We use translanguaging and flows (Lemke & Lin, 2022) with meaning-making as an emergent phenomenon shaped by historical contexts, social interactions, and the material environment. This perspective promotes epistemic justice by challenging hierarchies and fostering trauma-informed pedagogical practices that include excluded voices and knowledges.

Modes of Inquiry
We used duoethnography, a methodology where researchers juxtapose life stories to reflect on and examine social phenomena (Burleigh & Burm, 2022; Norris & Sawyer, 2012). This methodology helped us deeply reflect on our pedagogy, making sense of our lived experiences while examining trauma-informed practices in our classrooms. We explored how trauma from racialized experiences may resurface as retraumatization (Carello, 2018) when working with students who endured similar oppression, influencing their pedagogies and relationships.

Results
Our narrative shows that destabilizing racist and colonial structures in higher education is psychologically and emotionally demanding for racialized faculty (Arday, 2018). However, the multimodalities-entextualization cycle (MEC, Lin, 2015, 2020) provided a multimodal heuristic tool for reimagining curriculum design, instruction, and assessment with our students.
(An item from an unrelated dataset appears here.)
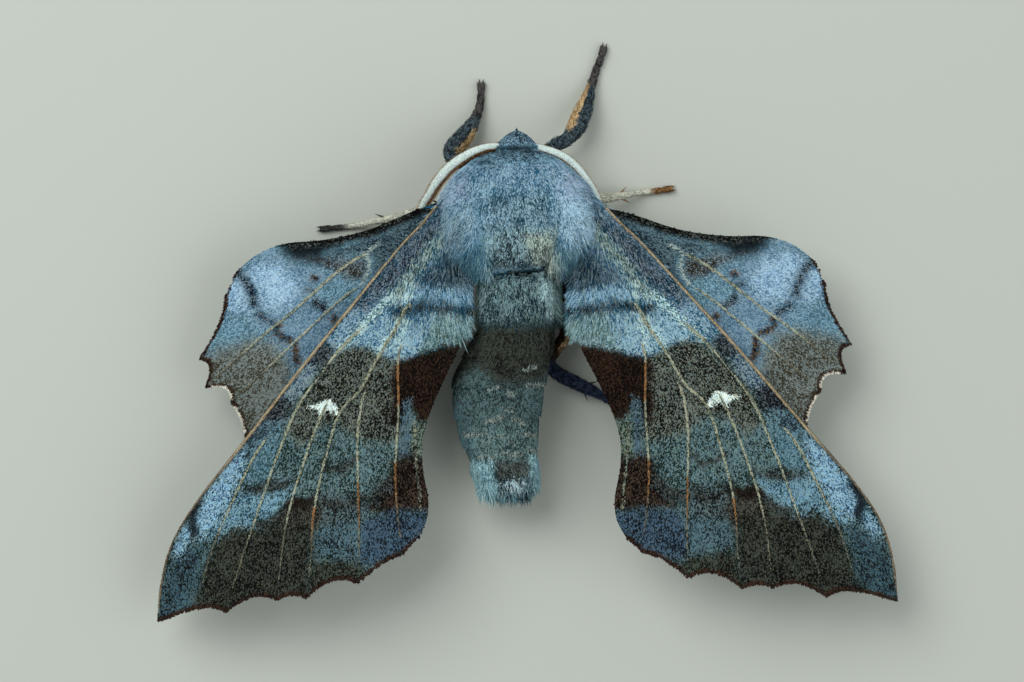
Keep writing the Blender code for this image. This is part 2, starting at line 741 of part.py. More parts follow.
def leg_claws(name, line, collection):
    """The pair of claws at the end of the foot."""
    x, ahead, z, _ = line[-1]
    way = Vector((x, ahead, 0.0)) - Vector((*line[-3][:2], 0.0))
    way.normalize()
    aside = Vector((-way.y, way.x, 0.0))
    claws = []
    for sign in (-1, 1):
        root = Vector((x, ahead, z)) - way * 0.15 + aside * sign * 0.18
        tip = root + way * CLAW_LENGTH + aside * sign * 0.16
        claws.append(make_cone(f"{name}_claw{sign}", root, tip, CLAW_RADIUS, collection))
    return claws


def make_leg(name, stations, collection):
    side = SIDES[name.split("_")[2]]
    path = mirrored(stations, side)
    leg = make_tube(name, path, collection)
    line = smooth_line(path, 4)
    lengths = lengths_along(line, 3)
    join_pieces(leg, leg_spurs(name, line, lengths, collection) + leg_claws(name, line, collection))
    return leg


def dress(thing, finish):
    thing.data.materials.clear()
    thing.data.materials.append(finish_of(finish))


def build():
    clear_scene()
    moth = new_collection("poplar_hawk_moth")
    cutters = new_collection("cutters", hidden=True)

    thorax = make_body("thorax", THORAX_SECTIONS, 2, moth)
    abdomen = make_body("abdomen", ABDOMEN_SECTIONS, 2, moth, segmented=True)
    thorax_room = swollen_copy(thorax, GAP, cutters)
    abdomen_room = swollen_copy(abdomen, GAP, cutters)
    add_locks(thorax, THORAX_SECTIONS, COLLAR_LOCKS + SHOULDER_LOCKS + THORAX_EDGE_LOCKS, moth)
    add_locks(abdomen, ABDOMEN_SECTIONS, ABDOMEN_BASE_LOCKS + TAIL_LOCKS, moth)
    floor = floor_cutter(cutters)

    head = make_body("head", HEAD_SECTIONS, 2, moth)
    head_room = swollen_copy(head, GAP, cutters)
    add_palps(head, moth)
    cut_away(head, [thorax_room])
    for thing in (thorax, abdomen, head):
        dress(thing, "grey_fur")

    for name, side in SIDES.items():
        eye = make_eye(f"eye_{name}", side, moth)
        cut_away(eye, [head_room, thorax_room])
        dress(eye, "eye_black")
        antenna = make_tube(f"antenna_{name}", mirrored(ANTENNA_PATHS[name], side), moth)
        cut_away(antenna, [head_room, thorax_room])
        dress(antenna, "antenna_cream")
        forewing = make_wing(f"forewing_{name}", FOREWING_VEINS, FOREWING_ROWS, 0.0, side, moth)
        hindwing = make_wing(f"hindwing_{name}", HINDWING_VEINS, HINDWING_ROWS, HINDWING_DROP, side, moth)
        for wing in (forewing, hindwing):
            cut_away(wing, [thorax_room, abdomen_room])
            dress(wing, "wing_scales")

    for name, stations in LEG_PATHS.items():
        leg = make_leg(name, stations, moth)
        cut_away(leg, [thorax_room, abdomen_room, head_room, floor])
        dress(leg, "leg_scales")

    for thing in moth.objects:
        thing.data.shade_smooth()
        thing.data.set_sharp_from_angle(angle=math.radians(50))


build()
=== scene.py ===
# %% [markdown]
# # A poplar hawk moth at rest, life size
#
# The moth sits flat with its feet on the floor. Its hindwings are pushed out ahead of its forewings,
# which is how this species always rests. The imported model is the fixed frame: it says where everything
# lies and how big it is. Here each part gets the surface that the real one has: scales on the wings,
# fur on the body, facets on the eyes. One skin takes the place of the solids of the head, thorax and
# abdomen, and lies a little inside them, so that the fur ends where they end.

# %% Load the frame
import math

import bmesh
import bpy
import numpy as np
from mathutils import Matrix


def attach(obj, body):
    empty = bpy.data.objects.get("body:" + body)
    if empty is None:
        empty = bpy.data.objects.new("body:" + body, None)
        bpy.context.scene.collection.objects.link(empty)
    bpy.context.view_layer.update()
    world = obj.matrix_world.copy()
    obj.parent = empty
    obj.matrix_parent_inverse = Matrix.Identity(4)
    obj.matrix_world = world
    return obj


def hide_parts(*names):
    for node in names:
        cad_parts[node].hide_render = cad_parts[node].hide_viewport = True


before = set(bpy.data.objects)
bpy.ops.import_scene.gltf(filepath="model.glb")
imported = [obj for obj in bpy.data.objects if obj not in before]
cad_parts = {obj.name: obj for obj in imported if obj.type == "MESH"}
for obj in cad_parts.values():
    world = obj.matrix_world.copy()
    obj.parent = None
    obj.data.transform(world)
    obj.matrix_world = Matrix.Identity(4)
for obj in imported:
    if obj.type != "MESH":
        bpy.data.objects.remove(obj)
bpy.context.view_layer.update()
print("frame nodes:", len(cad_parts))

# %% [markdown]
# ## Measures and smooth lines
#
# All sizes are in millimetres in the moth's own plan: x to its right, "ahead" forwards from the line
# through the forewing roots, and z up from the floor. They are the solids' own numbers, moved by a few
# tenths where the real moth asks for it. A leg, a feeler or a wing vein is a smooth line through a few
# points. It could be a Blender curve, but thousands of scales have to be placed along it, so it is kept
# as a table of evenly spaced points that NumPy can read at any share of its length.

# %% Measures and smooth lines
MM = 0.001
ROOT_LINE_Y = 9.45
STEPS = 240
SIDES = {"left": -1, "right": 1}
draw = np.random.default_rng(7)


def smooth_line(points, spans=8):
    """Points on a Catmull-Rom curve through the given ones."""
    line = np.array(points, float)
    line = np.vstack([line[:1], line, line[-1:]])
    t = (np.arange(spans) / spans)[:, None]
    parts = []
    for a, b, c, d in zip(line, line[1:], line[2:], line[3:]):
        bend = (2 * a - 5 * b + 4 * c - d) * t**2 + (3 * b - a - 3 * c + d) * t**3
        parts.append(0.5 * (2 * b + (c - a) * t + bend))
    return np.vstack([*parts, line[-1:]])


def even_table(line, axes):
    """The same line at even steps of its length, and its length."""
    hops = np.linalg.norm(np.diff(line[:, :axes], axis=0), axis=1)
    gone = np.concatenate([[0.0], np.cumsum(hops)])
    marks = np.linspace(0.0, gone[-1], STEPS + 1)
    return np.stack([np.interp(marks, gone, column) for column in line.T], -1), gone[-1]


def ease(value, low, high):
    """0 below low, 1 above high, and smooth between."""
    t = np.clip((value - low) / (high - low), 0.0, 1.0)
    return t * t * (3 - 2 * t)


def unit(vectors):
    return vectors / np.maximum(np.linalg.norm(vectors, axis=-1, keepdims=True), 1e-9)


# %% [markdown]
# ## Meshes from arrays
#
# A wing carries tens of thousands of scales. Particle hair or instances would place them quickly, but
# they are lost when the model is exported. So each scale is a tiny closed solid, and all the scales of
# one side of a wing are one mesh, written in one go from arrays. A scale is a flat kite of four
# triangles with a low ridge. A tuft of fur is a longer leaf of six triangles that bends over towards
# its tip. Each one also gets a small patch of its own in the map "OFBake", at the place of its root on
# the unrolled skin, so that its colour can be baked there.

# %% Meshes from arrays
BAKE_PATCH = 0.003
# Points of a scale and of a tuft: shares of the length, the width, the lift and the thickness.
SCALE_POINTS = np.array([(0, 0, 0, 0), (0.58, -0.5, 0.45, -1), (0.58, 0.5, 0.45, -1), (1, 0, 1, 0)], float)
SCALE_FACES = np.array([(0, 2, 3), (0, 3, 1), (0, 1, 2), (1, 3, 2)])
TUFT_POINTS = np.array([(0, 0, 0, 0), (0.4, -0.5, 0.62, 0), (0.4, 0.5, 0.62, 0), (0.4, 0, 0.62, 1),
                        (1, 0, 1, 0)], float)
TUFT_FACES = np.array([(0, 2, 3), (0, 3, 1), (3, 2, 4), (1, 3, 4), (0, 1, 2), (1, 4, 2)])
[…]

This approach helped us challenge assumptions about academic literacy and knowledge, promote critical thinking, and break down the expert-novice binary, thus socializing students into academic literacies and including them in scholarly conversations.

Scholarly Significance
Our work enacts an activist pedagogy (Eizadirad & Campbell, 2021) by sharing our process of trauma and healing and a pedagogy of hope (Freire, 1994) by modifying our curriculum, teaching, and assessment to inspire students to believe in change. This transformation aims to improve learning experiences, literacy practices, and access to academic knowledge. Through our duoethnographic narrative, we show how trauma-informed pedagogy helps educators resemiotize their trauma, leading to new ways of feeling, knowing, and being in the classroom, and emphasizing the value of relationships with students.